Moradores em situação de rua no Rio de Janeiro - foto: Gabriel de Paiva |
[Oh, é uma tarde carioca tão legal que deveríamos aproveitá-la ao máximo, quero dizer, deveríamos alguns de nós porque a maioria não pode aproveitar nada. Apenas sobrevive e sofre. Alguns de nós se solidarizam e se doem por isso. A maioria, não. O céu do Rio é lindo e azul celeste, mas isso não impede sinos que estão a dobrar por ora - é que os assassinados também se despedem em dias de sol, e nós temos muitos assassinados, quero dizer, alguns de nós porque a maioria é de alienação e descompromisso assustadores.
[A jovem linda, alva, de cabelos Chanel pretíssimos, sorve uma taça de vinho num restaurante do Largo do Machado. Linda e só, ela alterna os tragos com espiadas lentas no smartphone como se estivesse a ler um texto caudaloso. Sozinha no salão, ela fita a rua e percebe que, à altura do muro que toca o vidro da porta, um pequeno par de olhos é que a fita. Um garotinho preto, talvez de seis ou sete anos, com seus pequenos e aflitos olhos de jabuticaba, talvez um dos garotinhos que vendem drops na região - e que olha pelo vidro porque é sua única chance de estar ali. Em alguns segundos, ela toma um gole, aterrissa a taça na mesa e abre um sorriso que só realça sua beleza. Pequenininho, o menino não alcança a altura do vidro, mas o franzido de sua testa e o brilho do pequeno olhar de criança não deixam dúvidas: ele também está sorrindo. Uma jovem e bela mulher, um garotinho e dois segundos da fraternidade mundial.

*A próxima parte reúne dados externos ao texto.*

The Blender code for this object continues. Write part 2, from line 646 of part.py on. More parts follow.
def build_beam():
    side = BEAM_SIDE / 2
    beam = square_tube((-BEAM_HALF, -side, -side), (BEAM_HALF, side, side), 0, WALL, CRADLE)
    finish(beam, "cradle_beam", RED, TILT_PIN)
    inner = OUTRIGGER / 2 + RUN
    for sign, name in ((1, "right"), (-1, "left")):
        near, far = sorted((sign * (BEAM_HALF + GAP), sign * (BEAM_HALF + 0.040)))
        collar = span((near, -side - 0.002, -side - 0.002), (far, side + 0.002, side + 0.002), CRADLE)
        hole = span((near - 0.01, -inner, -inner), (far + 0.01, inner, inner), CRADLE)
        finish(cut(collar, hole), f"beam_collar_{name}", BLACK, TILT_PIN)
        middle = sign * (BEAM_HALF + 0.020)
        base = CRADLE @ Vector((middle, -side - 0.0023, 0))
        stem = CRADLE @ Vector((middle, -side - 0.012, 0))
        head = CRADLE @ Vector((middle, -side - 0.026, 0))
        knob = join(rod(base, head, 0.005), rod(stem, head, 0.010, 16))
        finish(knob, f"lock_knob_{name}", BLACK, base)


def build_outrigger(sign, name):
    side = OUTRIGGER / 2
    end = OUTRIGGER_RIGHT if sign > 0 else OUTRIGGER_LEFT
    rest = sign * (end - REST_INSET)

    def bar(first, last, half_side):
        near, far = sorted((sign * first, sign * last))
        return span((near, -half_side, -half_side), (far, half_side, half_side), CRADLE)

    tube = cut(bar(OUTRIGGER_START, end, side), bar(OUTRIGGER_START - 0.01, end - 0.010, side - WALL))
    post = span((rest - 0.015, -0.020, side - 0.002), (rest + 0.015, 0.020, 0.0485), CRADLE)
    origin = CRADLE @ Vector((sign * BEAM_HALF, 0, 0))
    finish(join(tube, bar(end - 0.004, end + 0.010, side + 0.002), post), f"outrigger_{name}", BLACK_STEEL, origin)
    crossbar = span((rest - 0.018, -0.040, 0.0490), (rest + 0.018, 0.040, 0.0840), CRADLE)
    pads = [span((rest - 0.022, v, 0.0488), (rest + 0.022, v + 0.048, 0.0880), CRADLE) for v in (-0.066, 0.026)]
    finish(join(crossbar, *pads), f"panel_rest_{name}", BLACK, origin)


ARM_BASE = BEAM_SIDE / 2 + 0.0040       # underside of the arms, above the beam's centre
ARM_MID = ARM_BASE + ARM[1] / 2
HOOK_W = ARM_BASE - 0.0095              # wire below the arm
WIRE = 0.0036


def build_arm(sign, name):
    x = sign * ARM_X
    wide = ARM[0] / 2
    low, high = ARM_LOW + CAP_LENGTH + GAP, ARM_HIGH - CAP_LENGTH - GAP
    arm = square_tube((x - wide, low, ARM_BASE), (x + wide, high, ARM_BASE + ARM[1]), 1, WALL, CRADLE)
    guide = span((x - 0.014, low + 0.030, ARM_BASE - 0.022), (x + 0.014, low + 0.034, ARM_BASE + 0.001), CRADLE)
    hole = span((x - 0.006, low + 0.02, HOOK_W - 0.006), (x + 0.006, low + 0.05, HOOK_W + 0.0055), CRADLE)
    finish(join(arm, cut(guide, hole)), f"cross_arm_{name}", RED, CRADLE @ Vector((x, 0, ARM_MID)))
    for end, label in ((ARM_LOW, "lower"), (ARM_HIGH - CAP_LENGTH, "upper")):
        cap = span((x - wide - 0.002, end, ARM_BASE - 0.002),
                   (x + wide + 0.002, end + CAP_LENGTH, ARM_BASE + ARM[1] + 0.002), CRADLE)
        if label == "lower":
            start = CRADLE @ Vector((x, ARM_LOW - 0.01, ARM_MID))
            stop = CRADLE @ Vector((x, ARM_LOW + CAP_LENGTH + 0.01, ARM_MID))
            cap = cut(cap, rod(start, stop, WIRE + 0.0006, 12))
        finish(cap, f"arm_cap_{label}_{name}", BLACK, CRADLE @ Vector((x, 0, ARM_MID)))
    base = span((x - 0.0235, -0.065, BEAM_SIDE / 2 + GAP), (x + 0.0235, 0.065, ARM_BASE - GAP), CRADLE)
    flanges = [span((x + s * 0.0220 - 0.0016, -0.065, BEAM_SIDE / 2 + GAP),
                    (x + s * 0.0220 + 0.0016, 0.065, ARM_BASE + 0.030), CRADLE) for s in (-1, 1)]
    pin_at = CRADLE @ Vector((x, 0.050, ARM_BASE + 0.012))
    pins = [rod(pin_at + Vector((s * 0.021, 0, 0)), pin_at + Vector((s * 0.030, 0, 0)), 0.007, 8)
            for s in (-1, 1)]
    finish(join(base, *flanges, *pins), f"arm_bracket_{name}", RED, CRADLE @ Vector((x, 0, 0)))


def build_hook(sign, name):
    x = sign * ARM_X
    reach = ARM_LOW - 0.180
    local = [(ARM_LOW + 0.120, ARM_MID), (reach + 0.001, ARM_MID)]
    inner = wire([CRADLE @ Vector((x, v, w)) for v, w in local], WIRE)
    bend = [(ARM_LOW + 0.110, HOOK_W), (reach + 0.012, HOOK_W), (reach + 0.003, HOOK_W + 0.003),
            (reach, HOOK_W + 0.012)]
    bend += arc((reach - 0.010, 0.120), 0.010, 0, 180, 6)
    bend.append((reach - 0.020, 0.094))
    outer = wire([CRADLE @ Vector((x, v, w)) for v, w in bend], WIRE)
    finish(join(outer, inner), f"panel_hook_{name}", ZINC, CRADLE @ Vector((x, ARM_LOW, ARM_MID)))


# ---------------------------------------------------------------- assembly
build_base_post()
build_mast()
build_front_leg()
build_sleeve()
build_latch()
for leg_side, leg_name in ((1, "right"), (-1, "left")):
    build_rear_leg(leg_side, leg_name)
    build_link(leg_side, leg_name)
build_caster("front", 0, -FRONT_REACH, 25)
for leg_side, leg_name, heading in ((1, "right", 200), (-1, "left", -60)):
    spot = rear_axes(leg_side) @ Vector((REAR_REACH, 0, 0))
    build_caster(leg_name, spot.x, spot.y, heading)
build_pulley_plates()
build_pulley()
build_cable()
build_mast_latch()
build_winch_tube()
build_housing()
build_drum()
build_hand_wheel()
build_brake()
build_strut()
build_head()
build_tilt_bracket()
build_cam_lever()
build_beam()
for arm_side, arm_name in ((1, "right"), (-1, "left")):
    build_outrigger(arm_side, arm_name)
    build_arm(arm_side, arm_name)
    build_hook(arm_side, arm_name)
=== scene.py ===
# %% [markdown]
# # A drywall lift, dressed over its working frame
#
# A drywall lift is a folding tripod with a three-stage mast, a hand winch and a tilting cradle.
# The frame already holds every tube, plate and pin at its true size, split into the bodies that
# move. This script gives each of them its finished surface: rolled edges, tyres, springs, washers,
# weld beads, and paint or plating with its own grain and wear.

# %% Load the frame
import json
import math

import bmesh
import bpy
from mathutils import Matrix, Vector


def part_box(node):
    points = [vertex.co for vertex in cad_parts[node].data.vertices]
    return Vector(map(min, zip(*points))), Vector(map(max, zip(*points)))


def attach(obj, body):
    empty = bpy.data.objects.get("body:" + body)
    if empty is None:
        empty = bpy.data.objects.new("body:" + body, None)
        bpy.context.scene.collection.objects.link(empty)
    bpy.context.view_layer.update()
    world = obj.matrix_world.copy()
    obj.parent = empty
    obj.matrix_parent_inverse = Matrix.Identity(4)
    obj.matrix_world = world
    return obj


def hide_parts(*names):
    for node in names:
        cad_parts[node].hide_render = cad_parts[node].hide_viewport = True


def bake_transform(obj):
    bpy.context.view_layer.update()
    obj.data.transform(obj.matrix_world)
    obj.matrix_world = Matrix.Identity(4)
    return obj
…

[O Arco Metropolitano é uma das vias mais perigosas do Brasil e não são poucas as suas histórias de violência. Ontem tivemos mais um, com uma garotinha de três anos fuzilada por um policial. Em condições normais, isso bastaria para manifestações de dezenas de milhares de pessoas nas ruas, mas a desumanidade tomou a sociedade de tal forma que as piores coisas são naturalizadas. Ninguém liga. É feriado. Uhu! Aguardemos a próxima manchete com a nova criança barbarizada.
[Jovens de classe média, casais bem sucedidos, intelectuais legítimos e pretensos, moderninhos e descolados, muitos são os frequentadores do CCBB num sábado, para apreciar a exposição de Evandro Teixeira, um dos maiores fotógrafos do mundo. Tempos atrás foi a vez de Walter Firmo, outro gênio. Evandro fez a crônica fotográfica de um Brasil dos mais difíceis, o da ditadura 1964-1985. É certo que as pessoas estão no CCBB em busca de arte, cultura e informação, mas seria bom que refletissem sobre o tempo maligno que Evandro registrou como ninguém, e que até hoje mantém feridas profundas na vida brasileira - basta pensar em tanta gente que foi torturada, estuprada, esquartejada e incinerada em nome do fascismo travestido de patriotismo, que só fez o povo sofrer.
[Dois camaradas de vinte e poucos anos conversam num botequim perto da Nova Petrobras, no coração do centro. Parecem novos beatniks à primeira vista. Enquanto bebem uma cerveja artesanal, um fala para o outro que está completamente apaixonado por uma garota do trabalho, ao que tudo indica numa agência de publicidade, mas que tem muitas dúvidas se será retribuído na paixão e que, em caso positivo, precisará preparar os pais para terem uma nora trans. O outro dá uma gargalhada de corar Chiquinho Zanzibar, o exótico personagem da noite carioca, e diz: "Irmão, vai fundo. É 2023! Bem-fundo, hein? O apaixonado beatnik dá um sorriso meio sem graça. Numa mesa próxima, uma velhinha com a amaldiçoada camisa da CBF arregala os olhos. O garçom abre outra artesanal e tudo bem.
[A garotada chutando uma bolinha de plástico numa área de lazer do Méier, enquanto transeuntes passam com as compras de supermercado e o bar está apinhado de gente. Na calçada bem em frente, a marquise é a única companheira de um velhinho que pede esmolas quase chorando. Quase ninguém liga.